My experience with Doctor Who novelisations has proven something of a mixed bag – I couldn’t enjoy Silver Nemesis as a child because it was too different to the TV script, whereas the novelisations of Attack of the Cybermen and The TV Movie managed to make me enjoy and appreciate both a lot better. So I wasn’t quite sure what to expect when I started into The Abominable Snowmen.
As it is, I enjoyed the adventure so much that I was compelled to blog not long after that the BBC ought to animate the missing episodes! Terrance Dicks is rightly revered in Doctor Who circles as a wonderful story teller, and he tells this lost tale extremely well. While the action of a six part adventure is (of necessity) rather compacted, the story loses none of its charm or excitement.
While it is more accurate to say that The Web of Fear is the sequel to The Abominable Snowmen, featuring the return of Professor Travers, the Yetis, and The Great Intelligence, for fans like myself who never got to see The Abominable Snowmen when first broadcast it is oddly more appropriate to think of this story as the prequel to The Web of Fear – a Great Intelligence origins story if you like!
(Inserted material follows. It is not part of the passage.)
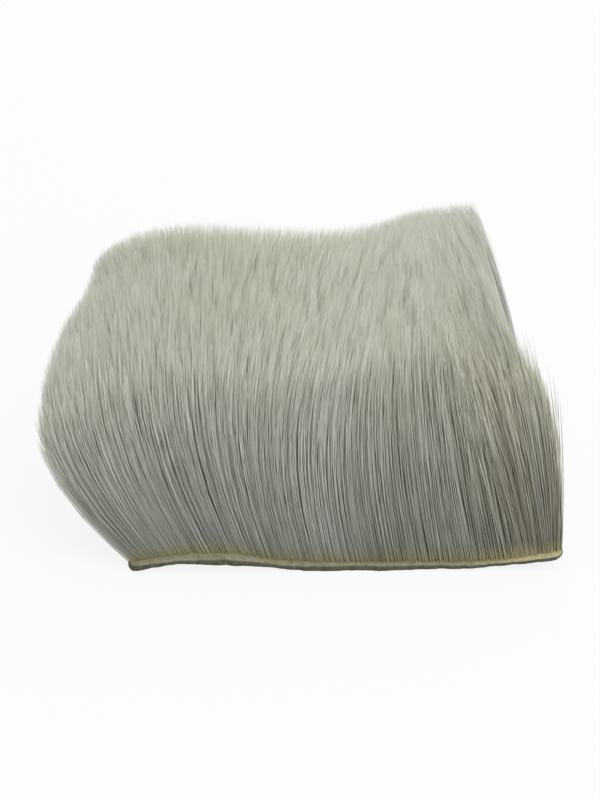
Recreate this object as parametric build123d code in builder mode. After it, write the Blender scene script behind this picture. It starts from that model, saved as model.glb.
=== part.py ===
"""Natural hair patch: a thin tanned hide that carries a dense pile of straight hair.

The pile is built the way it is used, as locks: each lock is the pinch of hair that would be cut off
at the skin. All locks follow one flow of hair, so neighbours share the shape of their sides and stay
a small gap apart from the root to the tip.

Millimetres, +Z up. The origin lies on the table, under the middle of the hide. +X runs along the
hide and +Y from its front edge to its back edge.
"""
import math
import os

from build123d import *

# ---- Hide ---------------------------------------------------------------------------------------
hide_length = 91.0          # along X
hide_depth = 54.0           # along Y
hide_thickness = 1.4
corner_radius = 2.5         # corners of the knife-cut outline
edge_wander = 0.7           # how far the cut strays inwards from a straight line
arch_height = 1.7           # the skin stands off the table here, on the left
arch_centre = -27.0
arch_end = -8.0             # left end of the flat underside
lift_start = 22.0           # right end of the flat underside
lift_height = 2.2           # the right end curls up by this much

# ---- Hair pile ----------------------------------------------------------------------------------
lock_rows = 5               # from the front edge to the back edge
lock_columns = 11           # from the left end to the right end
bare_rim = 0.8              # skin left bare between the cut edge and the first hair
lock_gap = 0.4              # clearance between the roots of two neighbouring locks
parting_wander = 1.2        # how far a parting strays from its even place along the row
parting_turns = (2.1, 3.3)  # radians of that wander's wave, per column and per row
pile_height = 39.7          # height of the pile's middle above the skin
back_rise = 5.5             # the back row stands this much higher than the front row
front_drop = 8.4            # the hair along the front edge reaches this much less high
front_drop_length = 7.3     # distance over which that drop fades
end_drop = 9.0              # the swept hair at the left end reaches this much less high
end_drop_length = 11.0      # distance over which that drop fades
right_rise = 2.5            # the right end stands this much higher
right_rise_length = 7.0     # distance over which that rise fades
crest_height = 1.7          # the pile's top swells and dips along the hide by this much
crest_start = -42.0         # X of the left swell
crest_spacing = 72.0        # distance from one swell to the next
tip_stagger = 1.2           # a lock ends up to this much above or below the pile's top
stagger_turns = (2.4, 1.7)  # radians of that stagger's wave, per column and per row
brush_length = 8.0          # a lock's end, where it parts into points
brush_narrowing = 0.8       # width that the points span, as a share of the lock's width
points_along = 3            # points of a brush, counted along the hide
points_deep = 2             # and from front to back
notch_depth = 5.0           # how far two neighbouring points are parted
point_drop = 1.5            # an outermost point ends this much below the tallest one

# ---- Flow of the hair: sideways run per unit of height ------------------------------------------
root_slope = 0.16           # to the left, at the roots
swept_slope = 1.25          # added at the left end of the hide, where the hair is swept out
swept_length = 21.5         # distance over which that sweep fades
curl_slope = 0.70           # taken off at the tips of the swept hair, which curl up again
curl_length = 10.0          # distance over which that curl fades
back_calm = 0.9             # share of the sweep and the curl which the back edge lacks
tip_slope = 0.47            # to the left, at the tips
cowlick_slope = 0.73        # taken off round the cowlick, where the tips fall to the right
cowlick_centre = -2.0
cowlick_width = 32.5
flare_slope = 0.33          # turned to the right at the front right corner
flare_length = 4.0          # distance along the hide over which that flare fades
flare_depth = 8.0           # distance from the front edge over which it fades
front_slope = 0.43          # to the back, along the front edge
back_slope = 0.62           # to the back, along the back edge

pile_inset = edge_wander + bare_rim
pile_length = hide_length - 2 * pile_inset
pile_depth = hide_depth - 2 * pile_inset
left_end = -hide_length / 2
right_end = hide_length / 2


def skin_line(height):
    """Draw the hide's profile in the XZ plane, raised by height; return its two ends."""
    crown = (arch_centre, height + arch_height)
    halfway = ((arch_centre + arch_end) / 2, height + arch_height / 2)
    heel = TangentArc(crown, (left_end, height), tangent=(-1, 0))
    fall = TangentArc(crown, halfway, tangent=(1, 0))
    settle = TangentArc(halfway, (arch_end, height), tangent=fall % 1)
    rest = Line(settle @ 1, (lift_start, height))
    lift = TangentArc(rest @ 1, (right_end, height + lift_height), tangent=(1, 0))
    return heel @ 1, lift @ 1


def back_share(y):
    """0 along the front of the pile and 1 along its back."""
    return y / pile_depth + 0.5


def flow_x(x, y, level):
    """X, at a level above the table, of the hair rooted at x and y."""
    height = level - hide_thickness
    behind = back_share(y)
    unrest = 1 - back_calm * behind
    swept = swept_slope * unrest * math.exp((left_end - x) / swept_length)
    curl = curl_slope * unrest * math.exp((left_end - x) / curl_length)
    cowlick = cowlick_slope * math.exp(-(((x - cowlick_centre) / cowlick_width) ** 2))
    flare = flare_slope * math.exp((x - right_end) / flare_length - behind * pile_depth / flare_depth)
    at_root = root_slope + swept - flare
    at_tip = tip_slope - cowlick - curl - flare
    return x - at_root * height - (at_tip - at_root) * height**2 / (2 * pile_height)


def flow_y(y, level):
    """Y, at a level above the table, of the hair rooted at y."""
    return y + (front_slope + (back_slope - front_slope) * back_share(y)) * (level - hide_thickness)


def pile_top(x, y):
    """Height above the skin that the hair rooted at x and y reaches."""
    front = front_drop * math.exp(-back_share(y) * pile_depth / front_drop_length)
    left = end_drop * math.exp((left_end - x) / end_drop_length)
    right = right_rise * math.exp((x - right_end) / right_rise_length)
    crest = crest_height * math.cos(2 * math.pi * (x - crest_start) / crest_spacing)
    return pile_height + back_rise * back_share(y) + crest + right - left - front


def parting_x(row, column):
    """X of the root of the parting to the left of a lock; the ends of a row stay in line."""
    wave = math.sin(parting_turns[0] * column + parting_turns[1] * row)
    stray = parting_wander * math.sin(math.pi * column / lock_columns) * wave
    return pile_length * (column / lock_columns - 0.5) + stray


def parting_y(row):
    """Y of the root of the parting in front of a row."""
    return pile_depth * (row / lock_rows - 0.5)


def brush_outline(low_side, high_side, shoulder, top, points):
    """Saw-toothed outline of a brush, from its low shoulder over its points to its high one."""

    def corner(share, level):
        middle = (low_side(level) + high_side(level)) / 2
        width = (high_side(level) - low_side(level)) * brush_narrowing
        return middle + width * (share - 0.5), level

    outline = [(low_side(shoulder), shoulder)]
    for point in range(points):
        share = (point + 0.5) / points
        if point > 0:
            outline.append(corner(point / points, top(point / points) - notch_depth))
        outline.append(corner(share, top(share) - point_drop * abs(2 * share - 1)))
    outline.append((high_side(shoulder), shoulder))
    return outline


os.makedirs("parts", exist_ok=True)

# ---- Hide: the waved skin, cut to a hand-trimmed outline ----------------------------------------
with BuildPart() as hide:
    with BuildSketch(Plane.XZ):
        with BuildLine():
            lower_left, lower_right = skin_line(0)
            upper_left, upper_right = skin_line(hide_thickness)
            Line(lower_left, upper_left)
            Line(lower_right, upper_right)
        make_face()
    extrude(amount=hide_depth / 2, both=True)
    with BuildSketch():
        with BuildLine():
            front, back = -hide_depth / 2, hide_depth / 2
            quarter = hide_length / 4
            Spline((left_end, front), (-quarter, front + edge_wander), (quarter, front), (right_end, front))
            Line((right_end, front), (right_end - edge_wander, back))
            Spline(
                (right_end - edge_wander, back),
                (quarter, back - edge_wander),
                (-quarter, back),
                (left_end + edge_wander, back),
            )
            Line((left_end + edge_wander, back), (left_end, front))
        make_face()
        fillet(vertices(), radius=corner_radius)
    extrude(amount=hide_thickness + arch_height + lift_height, mode=Mode.INTERSECT)
hide.part.label = "hide"
export_step(hide.part, "parts/hide.step")

# ---- Everything under the grain side of the skin; it trims the root ends of the locks -----------
with BuildPart() as under_skin:
    with BuildSketch(Plane.XZ):
        with BuildLine():
            skin_left, skin_right = skin_line(hide_thickness)
            Polyline(
                skin_left,
                (left_end, -hide_thickness),
                (right_end, -hide_thickness),
                skin_right,
            )
        make_face()
    extrude(amount=hide_depth / 2, both=True)

# ---- Hair locks: the outline seen from the front, cut to the outline seen from the side ---------
for row in range(lock_rows):
    row_front = parting_y(row) + lock_gap / 2
    row_back = parting_y(row + 1) - lock_gap / 2
    row_middle = (row_front + row_back) / 2
    for column in range(lock_columns):
        lock_left = parting_x(row, column) + lock_gap / 2
        lock_right = parting_x(row, column + 1) - lock_gap / 2
        stagger = tip_stagger * math.sin(stagger_turns[0] * column + stagger_turns[1] * row)
        lock_middle = (lock_left + lock_right) / 2
        lock_depth = row_back - row_front
        level_offset = hide_thickness + stagger
        shoulder = level_offset + pile_top(lock_middle, row_front) - brush_length

        def left_side(level):
            return flow_x(lock_left, row_middle, level)

        def right_side(level):
            return flow_x(lock_right, row_middle, level)

        def front_side(level):
            return flow_y(row_front, level)

        def back_side(level):
            return flow_y(row_back, level)

        def top_along(share):
            return level_offset + pile_top(lock_left + (lock_right - lock_left) * share, row_back)

        def top_deep(share):
            return level_offset + pile_top(lock_middle, row_front + lock_depth * share)

        with BuildPart() as lock:
            with BuildSketch(Plane.XZ):
                with BuildLine():
                    for side in (left_side, right_side):
                        ThreePointArc(*((side(level), level) for level in (0, shoulder / 2, shoulder)))
                    Line((left_side(0), 0), (right_side(0), 0))
                    Polyline(*brush_outline(left_side, right_side, shoulder, top_along, points_along))
                make_face()
            extrude(amount=hide_depth, both=True)
            with BuildSketch(Plane.YZ):
                with BuildLine():
                    brush = brush_outline(front_side, back_side, shoulder, top_deep, points_deep)
                    Polyline((front_side(0), 0), *brush, (back_side(0), 0), close=True)
                make_face()
            extrude(amount=hide_length, both=True, mode=Mode.INTERSECT)
            add(under_skin.part, mode=Mode.SUBTRACT)
        name = f"hair_lock_r{row + 1}_c{column + 1:02d}"
        lock.part.label = name
        export_step(lock.part, f"parts/{name}.step")
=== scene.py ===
"""Looks of the natural hair patch: every hair of the pile as a fine fibre, and the tanned hide.

The hair follows the same flow as the locks of the CAD model, so each lock's fibres stand in its
solid's place. Lengths are worked out in millimetres, as in the CAD model, and go to Blender in metres.
"""
import math

import bpy
import numpy as np
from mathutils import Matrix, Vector
from mathutils.bvhtree import BVHTree
from mathutils.kdtree import KDTree


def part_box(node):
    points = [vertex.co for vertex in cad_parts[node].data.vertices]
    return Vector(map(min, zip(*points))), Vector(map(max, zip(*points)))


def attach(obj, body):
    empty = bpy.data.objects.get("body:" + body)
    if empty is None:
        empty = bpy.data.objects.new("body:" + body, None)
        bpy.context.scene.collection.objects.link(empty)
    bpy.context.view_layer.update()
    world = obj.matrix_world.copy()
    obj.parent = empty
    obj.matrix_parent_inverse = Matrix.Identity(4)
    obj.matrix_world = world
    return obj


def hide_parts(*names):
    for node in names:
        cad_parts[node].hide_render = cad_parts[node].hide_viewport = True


MM = 0.001

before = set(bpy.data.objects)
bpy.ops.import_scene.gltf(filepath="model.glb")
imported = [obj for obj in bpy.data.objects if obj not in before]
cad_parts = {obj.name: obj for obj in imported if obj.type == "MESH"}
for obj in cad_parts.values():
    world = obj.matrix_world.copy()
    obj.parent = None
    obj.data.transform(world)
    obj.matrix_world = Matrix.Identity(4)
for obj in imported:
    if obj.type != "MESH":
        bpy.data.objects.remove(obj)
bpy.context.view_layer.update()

# ---- Sizes of the CAD model ---------------------------------------------------------------------
HIDE_THICKNESS = 1.4
CORNER_RADIUS = 2.5
EDGE_WANDER = 0.7
BARE_RIM = 0.8
LOCK_ROWS = 5
LOCK_COLUMNS = 11
PARTING_WANDER = 1.2
PARTING_TURNS = (2.1, 3.3)
PILE_HEIGHT = 39.7
BACK_RISE = 5.5
FRONT_DROP = 8.4
FRONT_DROP_LENGTH = 7.3
END_DROP = 9.0
END_DROP_LENGTH = 11.0
RIGHT_RISE = 2.5
RIGHT_RISE_LENGTH = 7.0
CREST_HEIGHT = 1.7
CREST_START = -42.0
CREST_SPACING = 72.0

ROOT_SLOPE = 0.16
SWEPT_SLOPE = 1.25
SWEPT_LENGTH = 21.5
CURL_SLOPE = 0.70
CURL_LENGTH = 10.0
BACK_CALM = 0.9
TIP_SLOPE = 0.47
COWLICK_SLOPE = 0.73
COWLICK_CENTRE = -2.0
COWLICK_WIDTH = 32.5
FLARE_SLOPE = 0.33
FLARE_LENGTH = 4.0
FLARE_DEPTH = 8.0
FRONT_SLOPE = 0.43
BACK_SLOPE = 0.62

hide_low, hide_high = (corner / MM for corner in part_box("hide"))
LEFT, RIGHT = hide_low.x, hide_high.x
FRONT, BACK = hide_low.y, hide_high.y
HIDE_LENGTH = RIGHT - LEFT
PILE_LENGTH = HIDE_LENGTH - 2 * (EDGE_WANDER + BARE_RIM)
PILE_DEPTH = BACK - FRONT - 2 * (EDGE_WANDER + BARE_RIM)

# ---- Fibres: their number, form and roots -------------------------------------------------------
HAIRS = 80000
HAIR_RADIUS = 0.095
RADIUS_SPREAD = 0.14        # from hair to hair, as a share of the radius
RADIUS_LIMITS = (0.6, 1.4)
SIDES = 3
RING_PLACES = np.array([0.0, 0.12, 0.36, 0.62, 0.86, 1.0])   # along a fibre, root to tip
RING_WIDTHS = np.array([0.8, 1.0, 1.0, 0.95, 0.7, 0.15])     # as shares of its radius
ROOT_MARGIN = 1.1           # the roots reach this much farther out than the roots of the locks
ROOT_DEPTH = 0.2            # how far a hair starts inside the skin
THIN_EDGE = 1.0             # the hair grows ever thinner over this depth along the front rim
BALD_START = 30.0           # from this X to the right end, a bare front rim widens
BALD_RUN = 10.0             # over this run
BALD_DEPTH = 0.2            # to this depth
COAT_DEPTH = 3.0            # this far behind the front, thicker hairs fill the gaps in the first coat
COAT_SPREAD = 1.5           # depth over which that second coat fades
COAT_THICKER = 0.7          # share of the radius added there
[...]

Knowing what was to come did not really ruin the sense of wonder and exploration as Dicks unpacked the script and told the narrative of the Doctor, Jamie and Victoria arriving at Detsen monastery in Tibet. The reader gets caught up in the terror of the Yeti menace, and develops empathy with the monks, and with the strange English adventurer Professor Travers.
Obviously, reading The Abominable Snowmen is no comparison to actually watching the episodes, but given that the prints are not meant to be coming back any time soon (or are they? Read my thoughts HERE ...) I found the novelisati0n a more than worthy substitute. I thoroughly enjoyed reading this story, and enjoyed it so much that I went on to buy the novelisations of The Moonbase and The Crusades. It remains my hope that BBC Worldwide will consider recommissioning eBooks for every missing adventure, enabling those fans born long after the episodes were junked the opportunity to discover these adventures.